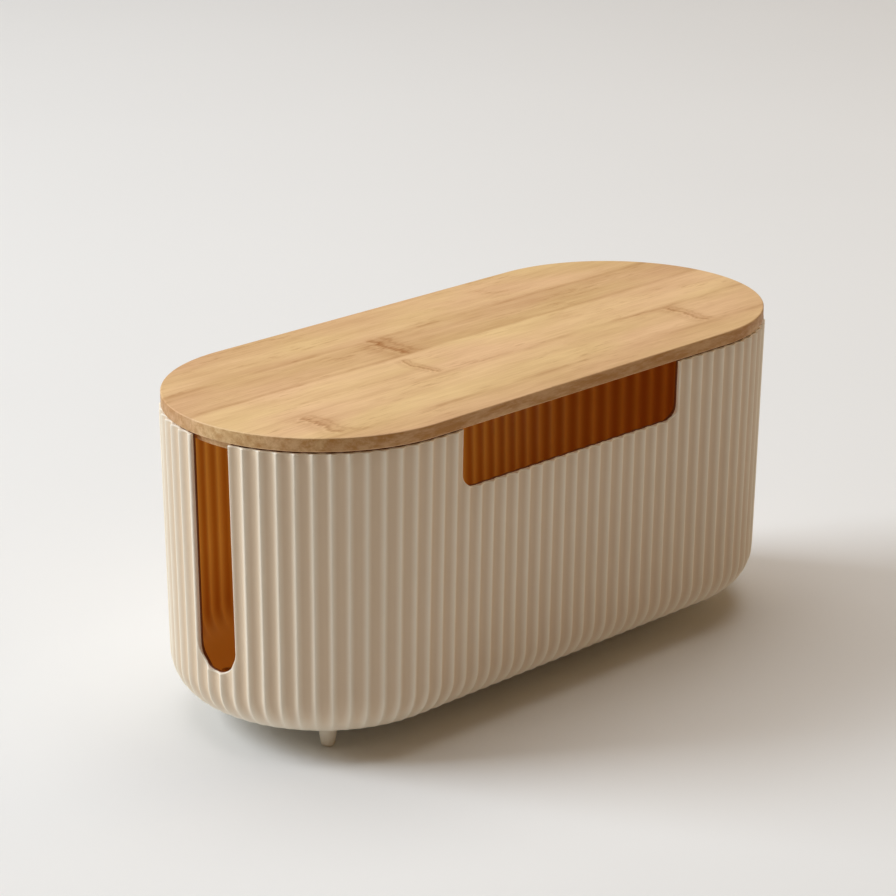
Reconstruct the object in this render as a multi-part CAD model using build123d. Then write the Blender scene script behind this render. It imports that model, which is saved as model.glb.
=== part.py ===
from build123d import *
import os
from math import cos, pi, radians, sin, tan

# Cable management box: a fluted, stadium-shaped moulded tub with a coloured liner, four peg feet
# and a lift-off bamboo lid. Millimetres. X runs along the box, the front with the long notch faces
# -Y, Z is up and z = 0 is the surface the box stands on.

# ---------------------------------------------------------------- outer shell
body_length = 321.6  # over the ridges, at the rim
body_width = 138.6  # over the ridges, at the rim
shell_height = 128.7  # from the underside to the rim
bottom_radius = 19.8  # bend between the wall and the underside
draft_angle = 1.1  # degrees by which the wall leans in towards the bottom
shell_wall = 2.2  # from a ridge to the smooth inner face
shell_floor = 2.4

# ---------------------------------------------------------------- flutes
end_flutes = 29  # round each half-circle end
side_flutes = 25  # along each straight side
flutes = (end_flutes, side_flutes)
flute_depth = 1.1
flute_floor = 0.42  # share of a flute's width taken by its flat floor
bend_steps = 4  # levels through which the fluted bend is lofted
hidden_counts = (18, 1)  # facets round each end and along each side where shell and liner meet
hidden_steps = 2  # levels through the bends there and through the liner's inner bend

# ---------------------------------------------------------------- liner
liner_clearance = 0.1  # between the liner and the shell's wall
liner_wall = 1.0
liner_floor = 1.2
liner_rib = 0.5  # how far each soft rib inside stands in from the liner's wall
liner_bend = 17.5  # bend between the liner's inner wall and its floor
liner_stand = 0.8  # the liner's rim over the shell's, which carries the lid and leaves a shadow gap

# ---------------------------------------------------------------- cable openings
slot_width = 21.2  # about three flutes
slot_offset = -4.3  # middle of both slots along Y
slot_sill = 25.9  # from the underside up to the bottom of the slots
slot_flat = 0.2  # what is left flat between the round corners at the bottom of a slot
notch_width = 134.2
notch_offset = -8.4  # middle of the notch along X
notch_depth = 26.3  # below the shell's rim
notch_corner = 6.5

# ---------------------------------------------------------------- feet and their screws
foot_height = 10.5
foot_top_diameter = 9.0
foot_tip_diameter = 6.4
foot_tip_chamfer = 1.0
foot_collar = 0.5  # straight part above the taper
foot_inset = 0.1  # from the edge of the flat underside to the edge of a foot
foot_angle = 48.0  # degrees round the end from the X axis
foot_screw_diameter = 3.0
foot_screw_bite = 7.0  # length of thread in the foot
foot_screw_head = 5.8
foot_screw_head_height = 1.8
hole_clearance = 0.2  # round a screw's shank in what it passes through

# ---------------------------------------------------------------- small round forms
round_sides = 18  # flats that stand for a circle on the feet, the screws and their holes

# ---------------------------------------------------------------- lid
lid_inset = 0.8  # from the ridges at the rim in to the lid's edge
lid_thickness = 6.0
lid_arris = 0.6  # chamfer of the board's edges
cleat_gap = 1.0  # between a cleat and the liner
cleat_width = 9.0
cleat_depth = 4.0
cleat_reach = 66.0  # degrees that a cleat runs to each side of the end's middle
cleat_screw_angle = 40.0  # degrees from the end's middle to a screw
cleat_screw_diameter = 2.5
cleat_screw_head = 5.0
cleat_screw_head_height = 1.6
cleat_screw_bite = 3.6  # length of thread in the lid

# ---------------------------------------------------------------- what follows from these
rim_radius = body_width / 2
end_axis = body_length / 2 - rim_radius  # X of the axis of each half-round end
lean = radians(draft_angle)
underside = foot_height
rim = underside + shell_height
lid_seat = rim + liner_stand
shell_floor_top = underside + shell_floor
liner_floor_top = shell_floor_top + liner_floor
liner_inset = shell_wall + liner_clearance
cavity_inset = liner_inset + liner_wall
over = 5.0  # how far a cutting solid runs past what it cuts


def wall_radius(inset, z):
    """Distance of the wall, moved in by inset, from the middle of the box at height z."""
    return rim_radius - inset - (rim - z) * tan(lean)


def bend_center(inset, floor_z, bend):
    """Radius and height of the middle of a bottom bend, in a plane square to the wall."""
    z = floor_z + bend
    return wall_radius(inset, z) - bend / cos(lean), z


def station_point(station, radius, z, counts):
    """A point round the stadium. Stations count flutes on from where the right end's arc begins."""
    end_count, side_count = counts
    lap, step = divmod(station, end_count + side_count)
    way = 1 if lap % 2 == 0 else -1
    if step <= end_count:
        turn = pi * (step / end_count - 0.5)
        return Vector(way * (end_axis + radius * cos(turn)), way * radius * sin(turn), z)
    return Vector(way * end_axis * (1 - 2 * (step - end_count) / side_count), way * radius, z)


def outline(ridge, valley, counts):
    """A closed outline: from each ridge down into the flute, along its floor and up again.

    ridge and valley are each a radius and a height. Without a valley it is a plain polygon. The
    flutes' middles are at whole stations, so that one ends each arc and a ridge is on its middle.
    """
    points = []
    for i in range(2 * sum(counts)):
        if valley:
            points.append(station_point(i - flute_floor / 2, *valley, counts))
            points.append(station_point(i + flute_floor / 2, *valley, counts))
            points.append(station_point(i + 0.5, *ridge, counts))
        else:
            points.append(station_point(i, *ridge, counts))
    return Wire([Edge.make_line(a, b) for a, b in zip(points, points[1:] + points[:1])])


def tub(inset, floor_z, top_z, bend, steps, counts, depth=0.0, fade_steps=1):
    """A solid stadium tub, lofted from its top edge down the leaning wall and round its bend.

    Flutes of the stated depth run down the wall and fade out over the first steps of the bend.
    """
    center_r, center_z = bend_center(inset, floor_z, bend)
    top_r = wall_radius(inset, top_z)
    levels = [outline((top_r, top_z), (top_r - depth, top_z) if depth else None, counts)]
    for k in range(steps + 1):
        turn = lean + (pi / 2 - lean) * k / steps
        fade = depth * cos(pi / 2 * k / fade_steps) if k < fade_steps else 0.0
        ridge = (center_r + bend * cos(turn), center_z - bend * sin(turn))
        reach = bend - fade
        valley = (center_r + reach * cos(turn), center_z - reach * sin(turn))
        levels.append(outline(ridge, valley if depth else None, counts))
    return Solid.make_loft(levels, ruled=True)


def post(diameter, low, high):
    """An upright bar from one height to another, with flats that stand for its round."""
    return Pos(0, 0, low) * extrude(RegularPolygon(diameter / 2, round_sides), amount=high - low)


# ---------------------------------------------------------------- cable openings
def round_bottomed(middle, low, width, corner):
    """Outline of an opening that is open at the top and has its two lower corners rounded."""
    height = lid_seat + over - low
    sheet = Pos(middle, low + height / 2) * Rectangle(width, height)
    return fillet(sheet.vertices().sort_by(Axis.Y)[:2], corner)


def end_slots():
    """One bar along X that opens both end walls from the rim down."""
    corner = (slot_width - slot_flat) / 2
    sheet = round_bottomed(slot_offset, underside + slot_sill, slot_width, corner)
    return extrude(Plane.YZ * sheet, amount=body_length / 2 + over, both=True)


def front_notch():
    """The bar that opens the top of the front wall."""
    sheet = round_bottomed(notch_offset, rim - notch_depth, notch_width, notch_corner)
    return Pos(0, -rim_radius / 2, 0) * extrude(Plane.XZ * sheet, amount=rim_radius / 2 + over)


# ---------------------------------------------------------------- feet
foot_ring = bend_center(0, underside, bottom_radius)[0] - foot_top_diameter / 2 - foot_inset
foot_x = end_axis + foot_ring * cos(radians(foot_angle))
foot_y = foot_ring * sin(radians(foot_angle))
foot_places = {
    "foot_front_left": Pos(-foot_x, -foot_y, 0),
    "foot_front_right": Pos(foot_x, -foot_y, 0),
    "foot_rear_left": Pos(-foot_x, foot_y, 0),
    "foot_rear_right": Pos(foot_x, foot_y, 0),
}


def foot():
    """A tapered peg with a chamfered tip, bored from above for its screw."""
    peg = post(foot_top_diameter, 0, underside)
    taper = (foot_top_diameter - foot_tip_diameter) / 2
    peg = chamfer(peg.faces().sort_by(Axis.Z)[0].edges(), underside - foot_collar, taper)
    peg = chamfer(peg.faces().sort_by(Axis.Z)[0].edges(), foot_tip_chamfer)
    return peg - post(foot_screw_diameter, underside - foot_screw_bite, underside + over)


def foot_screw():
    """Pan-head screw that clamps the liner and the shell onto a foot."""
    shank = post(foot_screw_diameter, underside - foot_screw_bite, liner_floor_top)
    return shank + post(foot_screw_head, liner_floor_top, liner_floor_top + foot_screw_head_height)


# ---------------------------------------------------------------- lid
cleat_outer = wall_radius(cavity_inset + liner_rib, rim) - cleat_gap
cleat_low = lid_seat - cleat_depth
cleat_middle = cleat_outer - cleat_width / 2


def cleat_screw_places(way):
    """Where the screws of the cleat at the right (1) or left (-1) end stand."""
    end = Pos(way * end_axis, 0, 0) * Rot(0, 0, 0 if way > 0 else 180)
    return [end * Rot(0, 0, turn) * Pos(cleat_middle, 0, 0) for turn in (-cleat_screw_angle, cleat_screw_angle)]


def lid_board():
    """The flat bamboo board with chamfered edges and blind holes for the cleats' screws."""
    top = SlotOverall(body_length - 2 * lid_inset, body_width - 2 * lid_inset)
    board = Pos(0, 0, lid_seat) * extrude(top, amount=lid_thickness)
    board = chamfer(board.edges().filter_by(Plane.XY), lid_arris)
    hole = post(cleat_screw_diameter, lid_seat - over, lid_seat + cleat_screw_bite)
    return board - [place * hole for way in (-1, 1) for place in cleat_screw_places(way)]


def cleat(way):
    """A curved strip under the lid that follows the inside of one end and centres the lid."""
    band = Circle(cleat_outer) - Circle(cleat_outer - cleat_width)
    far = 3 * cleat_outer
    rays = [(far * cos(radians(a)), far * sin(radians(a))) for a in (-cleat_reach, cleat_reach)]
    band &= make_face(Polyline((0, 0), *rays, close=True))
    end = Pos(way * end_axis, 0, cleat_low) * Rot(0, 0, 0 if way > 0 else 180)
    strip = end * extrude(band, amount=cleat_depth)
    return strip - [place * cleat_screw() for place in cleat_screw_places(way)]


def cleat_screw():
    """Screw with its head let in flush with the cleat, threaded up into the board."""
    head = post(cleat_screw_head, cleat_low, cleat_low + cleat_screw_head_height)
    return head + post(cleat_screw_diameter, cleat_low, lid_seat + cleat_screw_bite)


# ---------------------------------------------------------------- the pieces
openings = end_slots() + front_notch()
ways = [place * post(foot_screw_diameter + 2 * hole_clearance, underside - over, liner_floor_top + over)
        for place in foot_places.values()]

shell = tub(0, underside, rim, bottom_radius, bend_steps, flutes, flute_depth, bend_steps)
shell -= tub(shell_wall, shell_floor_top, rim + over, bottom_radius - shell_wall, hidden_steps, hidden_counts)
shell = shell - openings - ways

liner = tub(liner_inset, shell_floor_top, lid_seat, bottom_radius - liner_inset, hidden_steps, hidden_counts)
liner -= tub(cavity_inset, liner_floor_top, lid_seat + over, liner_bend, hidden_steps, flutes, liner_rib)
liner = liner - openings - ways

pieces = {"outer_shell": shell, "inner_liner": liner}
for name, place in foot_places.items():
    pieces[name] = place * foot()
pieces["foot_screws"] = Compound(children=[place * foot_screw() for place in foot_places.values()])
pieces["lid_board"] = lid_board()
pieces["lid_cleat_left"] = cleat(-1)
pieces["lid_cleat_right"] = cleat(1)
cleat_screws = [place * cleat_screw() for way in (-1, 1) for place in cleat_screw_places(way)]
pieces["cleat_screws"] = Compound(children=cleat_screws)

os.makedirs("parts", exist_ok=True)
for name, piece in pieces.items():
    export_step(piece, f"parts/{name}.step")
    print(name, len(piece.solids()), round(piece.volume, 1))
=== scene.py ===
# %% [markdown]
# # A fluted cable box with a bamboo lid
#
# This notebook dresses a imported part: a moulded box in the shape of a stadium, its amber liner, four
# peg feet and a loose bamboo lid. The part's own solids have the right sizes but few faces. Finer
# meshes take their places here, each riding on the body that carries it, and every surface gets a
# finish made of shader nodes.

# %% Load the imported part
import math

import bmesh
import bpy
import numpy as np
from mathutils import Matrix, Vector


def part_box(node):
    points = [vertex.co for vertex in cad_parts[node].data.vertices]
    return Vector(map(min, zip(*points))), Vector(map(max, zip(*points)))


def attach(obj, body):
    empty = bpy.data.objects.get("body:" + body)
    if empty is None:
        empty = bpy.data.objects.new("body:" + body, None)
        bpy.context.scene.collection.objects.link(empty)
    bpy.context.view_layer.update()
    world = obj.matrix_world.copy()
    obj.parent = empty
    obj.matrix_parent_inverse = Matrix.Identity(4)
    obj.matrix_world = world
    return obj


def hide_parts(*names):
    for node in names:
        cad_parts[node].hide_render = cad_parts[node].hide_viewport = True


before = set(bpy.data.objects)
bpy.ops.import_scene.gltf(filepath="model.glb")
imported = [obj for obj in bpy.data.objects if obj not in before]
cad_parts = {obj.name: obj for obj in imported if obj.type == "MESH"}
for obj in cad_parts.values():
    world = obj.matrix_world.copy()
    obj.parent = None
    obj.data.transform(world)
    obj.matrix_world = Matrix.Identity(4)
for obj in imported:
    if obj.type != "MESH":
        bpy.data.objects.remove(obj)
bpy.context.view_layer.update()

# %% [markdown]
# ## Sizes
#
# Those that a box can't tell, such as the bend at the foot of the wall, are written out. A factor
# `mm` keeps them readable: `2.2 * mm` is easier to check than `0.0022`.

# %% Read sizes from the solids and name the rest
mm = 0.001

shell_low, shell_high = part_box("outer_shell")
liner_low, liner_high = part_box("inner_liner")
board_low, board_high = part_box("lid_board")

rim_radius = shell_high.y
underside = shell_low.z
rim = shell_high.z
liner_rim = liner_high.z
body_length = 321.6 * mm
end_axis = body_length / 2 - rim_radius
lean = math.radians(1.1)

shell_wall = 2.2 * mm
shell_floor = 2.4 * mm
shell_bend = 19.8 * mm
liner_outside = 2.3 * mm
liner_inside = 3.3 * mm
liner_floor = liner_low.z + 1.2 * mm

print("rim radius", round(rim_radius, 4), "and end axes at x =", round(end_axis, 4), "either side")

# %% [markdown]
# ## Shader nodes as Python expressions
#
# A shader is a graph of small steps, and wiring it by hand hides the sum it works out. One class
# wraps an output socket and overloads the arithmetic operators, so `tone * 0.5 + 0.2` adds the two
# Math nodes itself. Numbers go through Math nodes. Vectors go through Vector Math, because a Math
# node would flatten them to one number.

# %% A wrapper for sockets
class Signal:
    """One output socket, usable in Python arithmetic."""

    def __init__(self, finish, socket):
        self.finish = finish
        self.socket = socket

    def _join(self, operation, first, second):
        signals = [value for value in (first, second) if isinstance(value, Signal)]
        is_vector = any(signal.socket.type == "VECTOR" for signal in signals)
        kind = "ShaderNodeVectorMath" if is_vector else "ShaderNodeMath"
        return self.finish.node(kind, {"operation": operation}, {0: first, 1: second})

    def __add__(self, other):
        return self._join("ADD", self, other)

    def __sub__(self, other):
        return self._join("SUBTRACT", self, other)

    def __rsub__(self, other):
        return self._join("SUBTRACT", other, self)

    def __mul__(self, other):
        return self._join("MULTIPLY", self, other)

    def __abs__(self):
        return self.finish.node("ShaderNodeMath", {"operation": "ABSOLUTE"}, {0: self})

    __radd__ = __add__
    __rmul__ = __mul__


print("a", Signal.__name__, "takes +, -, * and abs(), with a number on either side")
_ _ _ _
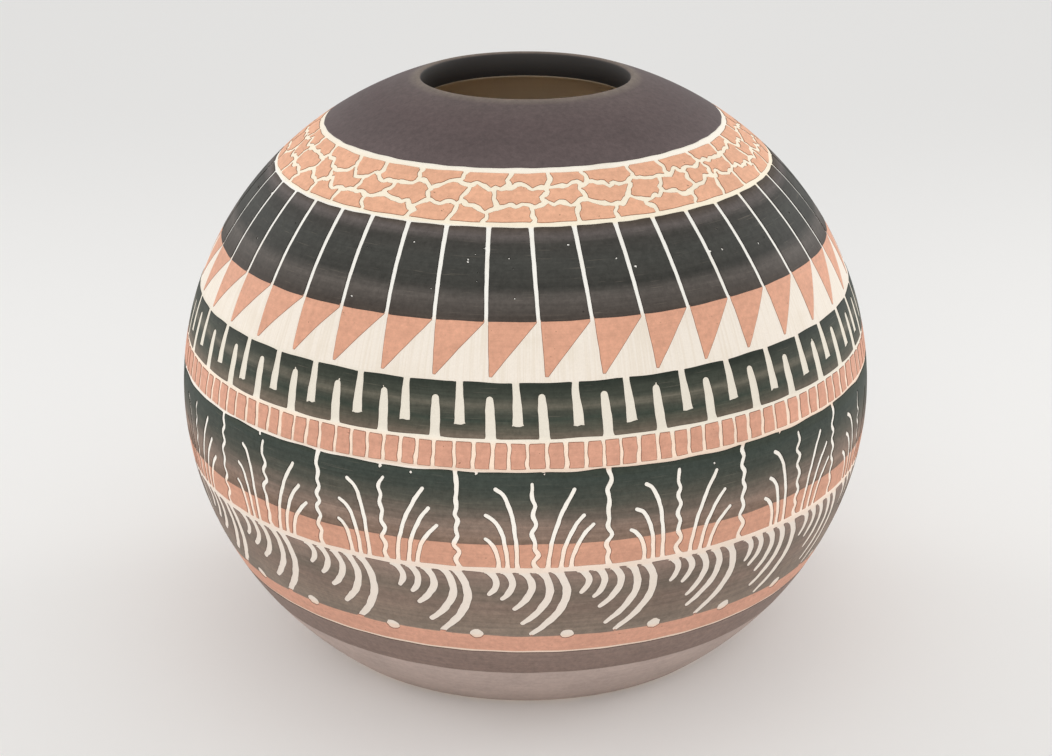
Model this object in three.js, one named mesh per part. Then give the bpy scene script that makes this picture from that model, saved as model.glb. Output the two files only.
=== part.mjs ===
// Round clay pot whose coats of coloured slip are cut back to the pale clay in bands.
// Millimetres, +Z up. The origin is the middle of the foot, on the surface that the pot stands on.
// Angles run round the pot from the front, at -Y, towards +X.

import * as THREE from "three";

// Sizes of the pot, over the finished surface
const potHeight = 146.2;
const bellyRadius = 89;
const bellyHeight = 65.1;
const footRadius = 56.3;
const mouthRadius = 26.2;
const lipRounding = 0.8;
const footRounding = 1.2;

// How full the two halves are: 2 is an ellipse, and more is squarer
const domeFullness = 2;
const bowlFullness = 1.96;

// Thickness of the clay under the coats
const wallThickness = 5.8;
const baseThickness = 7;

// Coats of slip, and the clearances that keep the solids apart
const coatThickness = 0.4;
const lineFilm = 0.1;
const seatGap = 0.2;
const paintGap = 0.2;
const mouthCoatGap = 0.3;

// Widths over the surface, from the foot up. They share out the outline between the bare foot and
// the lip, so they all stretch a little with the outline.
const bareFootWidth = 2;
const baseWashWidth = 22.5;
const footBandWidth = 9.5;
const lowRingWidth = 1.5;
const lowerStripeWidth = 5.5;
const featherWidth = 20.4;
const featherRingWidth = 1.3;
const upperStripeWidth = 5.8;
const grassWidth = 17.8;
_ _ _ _
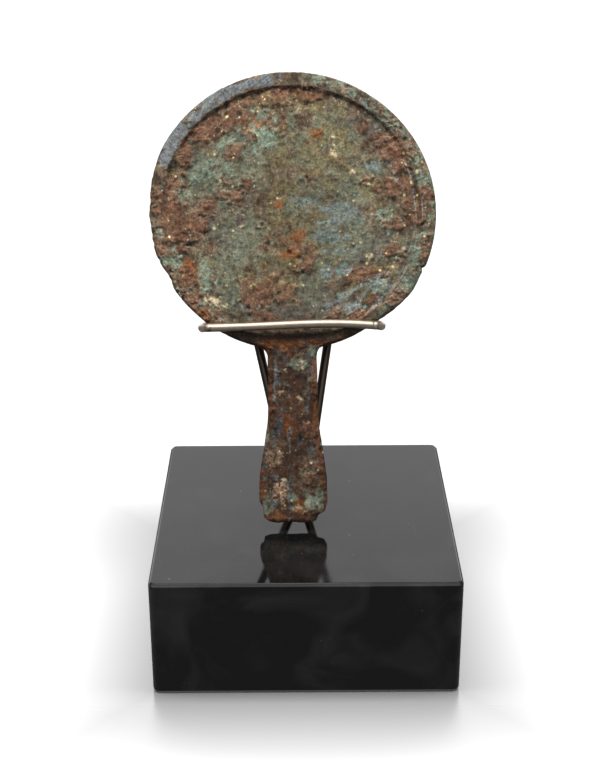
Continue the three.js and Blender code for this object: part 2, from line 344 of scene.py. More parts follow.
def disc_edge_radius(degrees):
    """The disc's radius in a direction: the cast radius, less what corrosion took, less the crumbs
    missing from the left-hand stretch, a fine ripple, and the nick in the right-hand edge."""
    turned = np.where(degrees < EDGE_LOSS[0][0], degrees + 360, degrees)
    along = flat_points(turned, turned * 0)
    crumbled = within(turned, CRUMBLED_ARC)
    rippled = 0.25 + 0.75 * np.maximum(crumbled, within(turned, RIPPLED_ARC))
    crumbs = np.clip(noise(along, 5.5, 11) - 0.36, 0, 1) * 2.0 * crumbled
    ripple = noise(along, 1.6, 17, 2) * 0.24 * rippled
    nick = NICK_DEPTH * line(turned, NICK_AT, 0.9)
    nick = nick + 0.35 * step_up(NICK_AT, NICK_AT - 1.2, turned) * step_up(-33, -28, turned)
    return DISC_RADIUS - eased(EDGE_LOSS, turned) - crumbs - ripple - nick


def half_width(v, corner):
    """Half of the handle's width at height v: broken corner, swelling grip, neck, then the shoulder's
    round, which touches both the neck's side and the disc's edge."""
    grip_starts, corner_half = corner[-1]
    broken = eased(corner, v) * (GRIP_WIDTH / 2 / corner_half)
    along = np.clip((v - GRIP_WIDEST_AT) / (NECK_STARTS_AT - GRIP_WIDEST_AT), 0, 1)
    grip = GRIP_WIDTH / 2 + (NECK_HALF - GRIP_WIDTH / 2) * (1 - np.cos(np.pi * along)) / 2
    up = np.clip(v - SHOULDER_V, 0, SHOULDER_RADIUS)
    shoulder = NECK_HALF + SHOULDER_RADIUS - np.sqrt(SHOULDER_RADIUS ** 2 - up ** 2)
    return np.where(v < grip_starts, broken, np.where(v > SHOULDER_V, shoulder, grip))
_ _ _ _
WHAT THIS TASK INVOLVES — Begin with the line containing "cleat_screws = [place" and end with the line containing "from mathutils import Matrix, Vector"; repeat every line from start to finish exactly, and nothing outside them.

COMPLETE ANSWER —
cleat_screws = [place * cleat_screw() for way in (-1, 1) for place in cleat_screw_places(way)]
pieces["cleat_screws"] = Compound(children=cleat_screws)

os.makedirs("parts", exist_ok=True)
for name, piece in pieces.items():
    export_step(piece, f"parts/{name}.step")
    print(name, len(piece.solids()), round(piece.volume, 1))
=== scene.py ===
# %% [markdown]
# # A fluted cable box with a bamboo lid
#
# This notebook dresses a imported part: a moulded box in the shape of a stadium, its amber liner, four
# peg feet and a loose bamboo lid. The part's own solids have the right sizes but few faces. Finer
# meshes take their places here, each riding on the body that carries it, and every surface gets a
# finish made of shader nodes.

# %% Load the imported part
import math

import bmesh
import bpy
import numpy as np
from mathutils import Matrix, Vector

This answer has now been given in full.